The union has several constituents it is representing: the players with 0-3 years in the majors; the players eligible for free agency, the older players (usually 30 years or more), and the high-end superstars. However, their focus this time seems to be on the pre-salary arbitration players.

Following are some of the union’s demands, in addition to receiving a larger percentage of revenue.

The union wants to reduce the time required for two-year players to become eligible for salary arbitration. It maintains that the younger, high-performing players are being underpaid. Furthermore, they want players to be able to enter free agency sooner. However, the owners see this change as bad for fans because the better players on small market teams will leave sooner.

The union believes the 30-plus-year-old players are often not paid appropriately, since major league clubs are opting for younger, lower-paid players instead of signing older free-agent players seeking longer-term contracts and dollars that reflect their years of service. The older players are then forced to accept one or two-year deals at considerably less than market value.

Furthermore, the union wants the league to discourage teams that do “tanking” to lower their overall salary expense. The union sees this as a practice by the lower-end owners to improve their profits, because their rosters mainly consist of players under team control.

The union wants the league to institute a lower competitive balance tax, so that potentially more teams will exceed the maximum and be required to contribute taxes on overruns, which benefits the smaller market teams. The union believes that teams who receive a proportionate share of dollars from the competitive balance tax are not spending the money on player salaries, but instead are pocketing the money as profit. The union wants the league to require teams to spend the luxury money on the players.

As a backdrop to these MLBPA demands, the owners’ collective spending on player salaries has declined each year since 2017.

The owners are concerned about changes that would affect competitive balance. Small-market teams are especially hurt by earlier salary arbitration and a faster path to free agency. They tend to fill their rosters with younger players under team control at lowers salaries. Accelerating arbitration or free agency would cost them more and create more turnover of their players.

But what do the players have to offer in return for some of these concessions? Perhaps the only proposal is to agree to expanded playoffs that would involve fourteen teams. This would have a dramatic increase in revenue that benefits both sides.

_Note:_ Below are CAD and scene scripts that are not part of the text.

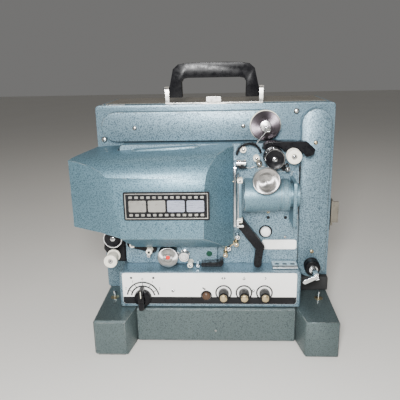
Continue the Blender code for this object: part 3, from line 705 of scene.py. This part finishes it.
def button():
    """The domed white inching button in its black well."""
    low, high = local_box("inching_button")
    centre = centre_of("inching_button")
    radius = (high.x - low.x) / 2
    angles = [math.radians(a) for a in range(0, 91, 10)]
    dome = [(radius * math.sin(a), low.y + 4.2 * (1 - math.cos(a))) for a in angles]
    profile = [(max(r, 0.0), y) for r, y in dome] + [(radius, high.y), (0, high.y)]
    piece = turned(
        "inching_button_fine", profile, "Y", centre, WHITE, "inching_button_body", 64, slot="cream"
)
    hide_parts("inching_button")
    well = [(7.9, -35.6), (9.4, -35.9), (10.0, -35.5), (10.0, -35.05), (7.9, -35.05)]
    turned("inching_button_well", well + well[:1], "Y", centre, BLACK, "body", 64)


round_pieces()


# Small fittings


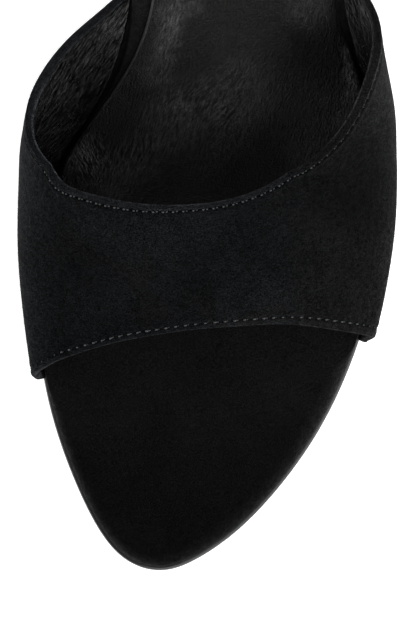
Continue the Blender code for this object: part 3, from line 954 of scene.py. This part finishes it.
class MULE_OT_footbed(PieceOperator, bpy.types.Operator):
    """Suede-covered footbed with a softly rounded rim"""

    bl_idname = "mule.footbed"
    bl_label = "Footbed"

    def execute(self, context):
        clearance = 1.5 * MM
        recess = MARGIN_WIDTH + 1.2 * MM
        bend = 5.4 * MM               # the rim's rounding starts at this lift

        def under_band(along, curve):
            """Inset of the lower edge, which makes room for the band's margins."""
            girth = 0 if curve is FOOTBED_EDGE.inner else 1
            front, back = BAND_FRONT(girth) - clearance, BAND_BACK(girth) + clearance
            past_front = smooth(along, front - 1 * MM, front)
            inside = past_front * (1 - smooth(along, back, back + 1 * MM))
            return 0.3 * MM + (recess - 0.3 * MM) * inside

        def rim_end(curve):
            """Between these places along, the broad rim round the toes becomes narrow."""
            start = 34 * MM if curve is FOOTBED_EDGE.inner else 46 * MM
            return start, start + 9 * MM

        def rim(way):
            """Inset of a point on the rim."""
            def inset(along, curve):
                broad = 2.2 * MM if curve is FOOTBED_EDGE.inner else 3.6 * MM
                width = 0.35 * MM + broad * (1 - smooth(along, *rim_end(curve)))
                waist = 1.1 * MM * bell(along - 126 * MM, 12 * MM) * (curve is FOOTBED_EDGE.inner)
                return waist + way * (width + 0.6 * MM * smooth(along, 140 * MM, 160 * MM))
            return inset

        def high(lift):
            """Lift of a point of the profile; the rim's rounding starts lower round the toes."""
            low = np.interp(lift, (FOOTBED_BOTTOM, bend, FOOTBED_TOP),
                            (FOOTBED_BOTTOM, 2.95 * MM, FOOTBED_TOP))
            return lambda along, curve: low + (lift - low) * smooth(along, *rim_end(curve))

        profile = [(under_band, FOOTBED_BOTTOM), (under_band, high(4.8 * MM)),
                   (0.5 * MM, high(4.85 * MM)), (0.15 * MM, high(5.1 * MM))]
        profile += [(rim(1 - math.cos(angle)), high(bend + 1.9 * MM * math.sin(angle)))
                    for angle in (math.pi / 2 * step / 14 for step in range(15))]

        def surface(x, along):
            """Faint hollows where toes and the ball of the foot have been."""
            ball = bell(np.hypot(x + 18 * MM, (along - 62 * MM) * 0.8), 20 * MM)
            toes = bell(np.hypot(x * 0.6 + 8 * MM, along - 24 * MM), 16 * MM)
            uneven = speckle(x / (9 * MM), along / (13 * MM), 5) - 0.5
            return -0.15 * MM * ball - 0.12 * MM * toes + 0.08 * MM * uneven

        piece = section_plate("footbed_suede", FOOTBED_EDGE, rows=300, profile=profile, across=56,
                              surface=surface)
        shade(piece)
        # Painted light: the footbed turns paler behind the toes and a touch more at the waist, and
        # a painted sheen brightens its rounded rim.
        finish = suede("footbed_nap", self.colours.bed_suede, contrast=0.65, painted_sheen=(2.3, 1.3),
                       painted_light_by_y=((-195 * MM, -150 * MM, 0.8), (-112 * MM, -92 * MM, 0.05)))
        dress(piece, (finish,), ("insole",))
        return {"FINISHED"}


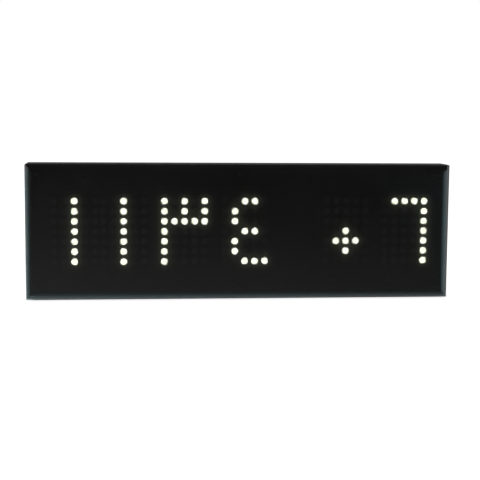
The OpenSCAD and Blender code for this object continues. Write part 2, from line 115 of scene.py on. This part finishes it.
def finish_of(name, low, high, rough, grain, height, cloud, **sockets):
    """A material whose colour and roughness drift slowly and whose surface has a fine grain.

    low and high are the two colours, rough is the range of roughness, grain and cloud are the
    noise scales of the surface and of the drift, and height is the depth of the grain in metres.
    """
    material = bpy.data.materials.new(name)
    tree = Tree(material)
    place = tree.place()
    drift = tree.noise(place, cloud)
    wear = tree.noise(place, cloud * WEAR_PER_CLOUD, WEAR_DETAIL)
    inputs = {
        "Base Color": tree.colours(tree.spread(drift, 0.0, 1.0), low, high),
        "Roughness": tree.spread(wear, *rough),
        "Normal": tree.bump(tree.noise(place, grain, GRAIN_DETAIL), height),
    }
    inputs.update(sockets)
    tree.surface(tree.add("ShaderNodeBsdfPrincipled", inputs).outputs["BSDF"])
    return material


def between(table, value):
    """Reads a table of (key, value) pairs with straight lines between them."""
    for (k0, v0), (k1, v1) in zip(table, table[1:]):
        if value <= k1:
            return v0 + (v1 - v0) * max(0.0, (value - k0) / (k1 - k0))
    return table[-1][1]


# ---------- materials ----------

# The cover is smoke-tinted gloss plastic. What is lit behind it shows through two surfaces.
COVER_ALPHA = 0.74
GLOSS = {"Alpha": COVER_ALPHA, "IOR": 1.49, "Specular IOR Level": 0.6}
METAL = {"Metallic": 1.0}

# By name: low colour, high colour, range of roughness, grain scale, grain height, cloud scale
# and further sockets.
FINISHES = {
    "tinted_cover": ((0.0037, 0.0037, 0.0036), (0.0054, 0.0054, 0.0052), (0.08, 0.13),
                     900.0, 0.0000004, 14.0, GLOSS),
    "case_black": ((0.017, 0.017, 0.0175), (0.021, 0.021, 0.0215), (0.4, 0.5),
                   1500.0, 0.00016, 90.0, {"Specular IOR Level": 0.5}),
    "screw_steel": ((0.34, 0.35, 0.38), (0.48, 0.48, 0.5), (0.32, 0.46),
                    5200.0, 0.00001, 500.0, METAL),
    "board_green": ((0.008, 0.045, 0.02), (0.016, 0.08, 0.036), (0.3, 0.42),
                    1500.0, 0.00001, 180.0, {}),
    "module_black": ((0.004, 0.004, 0.0042), (0.007, 0.007, 0.0072), (0.6, 0.75),
                     3000.0, 0.00002, 120.0, {"Specular IOR Level": 0.3}),
    "carrier_plate": ((0.5, 0.47, 0.38), (0.62, 0.6, 0.5), (0.5, 0.65),
                      2400.0, 0.00002, 200.0, {}),
    "dot_dark": ((0.2, 0.21, 0.19), (0.26, 0.27, 0.24), (0.3, 0.4),
                 2600.0, 0.00001, 700.0, {}),
    "chip_black": ((0.012, 0.012, 0.013), (0.022, 0.022, 0.023), (0.5, 0.62),
                   5200.0, 0.00002, 400.0, {}),
    "can_steel": ((0.55, 0.55, 0.57), (0.7, 0.7, 0.71), (0.2, 0.3),
                  3000.0, 0.000006, 300.0, METAL),
    "ferrite": ((0.03, 0.03, 0.032), (0.055, 0.054, 0.055), (0.6, 0.75),
                2200.0, 0.00004, 260.0, {}),
    "can_aluminium": ((0.66, 0.66, 0.67), (0.8, 0.8, 0.81), (0.22, 0.34),
                      2600.0, 0.000006, 240.0, METAL),
    "socket_black": ((0.014, 0.014, 0.015), (0.024, 0.024, 0.025), (0.3, 0.4),
                     2600.0, 0.00001, 120.0, {}),
    "contact_gold": ((0.75, 0.5, 0.16), (0.86, 0.62, 0.24), (0.18, 0.3),
                     5200.0, 0.000004, 900.0, METAL),
}
MATERIALS = {name: finish_of(name, *values, **sockets)
             for name, (*values, sockets) in FINISHES.items()}

# Cast dots lit from inside are a warm white with a slight mottle.
LIT_STRENGTH = 15.4
LIT_BODY = ((0.8, 0.8, 0.7), (0.9, 0.9, 0.8))
LIT_LIGHT = ((0.96, 1, 0.77), (0.98, 1, 0.79))
LIT_ROUGH = (0.25, 0.4)
MOTTLE_SCALE, MOTTLE_HEIGHT = 900.0, 0.00001


def lit_material():
    material = bpy.data.materials.new("dot_lit")
    tree = Tree(material)
    mottle = tree.noise(tree.place(), MOTTLE_SCALE)
    tree.surface(tree.add("ShaderNodeBsdfPrincipled", {
        "Base Color": tree.colours(tree.spread(mottle, 0.0, 1.0), *LIT_BODY),
        "Roughness": tree.spread(mottle, *LIT_ROUGH),
        "Normal": tree.bump(mottle, MOTTLE_HEIGHT),
        "Emission Color": tree.colours(tree.spread(mottle, 0.0, 1.0), *LIT_LIGHT),
        "Emission Strength": LIT_STRENGTH,
    }).outputs["BSDF"])
    material.cycles.emission_sampling = "NONE"
    return material


MATERIALS["dot_lit"] = lit_material()

# Which material each CAD node takes.
FINISH = {
    "front_cover": "tinted_cover", "rear_case": "case_black", "case_screws": "screw_steel",
    "display_board": "board_green", "board_screws": "screw_steel",
    "module_drivers": "chip_black", "resistor_arrays": "chip_black",
    "row_transistors": "chip_black", "controller_chip": "chip_black", "crystal": "can_steel",
    "bus_chip": "chip_black", "regulator": "chip_black", "inductor": "ferrite",
    "capacitors": "can_aluminium", "data_socket_in": "socket_black",
    "data_socket_out": "socket_black", "socket_contacts": "contact_gold",
}
for i in MODULES:
    FINISH[f"matrix_{i}_shell"] = "module_black"
    FINISH[f"matrix_{i}_carrier"] = "carrier_plate"
    FINISH[f"matrix_{i}_lit_dots"] = "dot_lit"
    FINISH[f"matrix_{i}_dark_dots"] = "dot_dark"
for name, node in CAD.items():
    for holder in node.material_slots:
        holder.material = MATERIALS[FINISH[name]]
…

Other items that could become part of the negotiation include an NBA-style draft lottery, a pitch clock, and universal DH.

In issuing the lockout now, the owners don’t want to make the same mistake as in 1994. During the negotiations then, the owners didn’t lock out the players, and the players went on strike in August that wound up cancelling the playoffs and World Series.

In reality, the lockout doesn’t become critical until teams start reporting for spring training. So, there are at least two months for the two sides to come to an agreement. One of the impacts, if it does take that long, is that it leaves a lot of free agents in limbo until right before they are to report. That’s because teams and players can’t communicate on trade or free-agent transactions during a lockout.

So, if you were planning to attend spring training in Florida or Arizona in March, it’s too early to think about canceling your trip.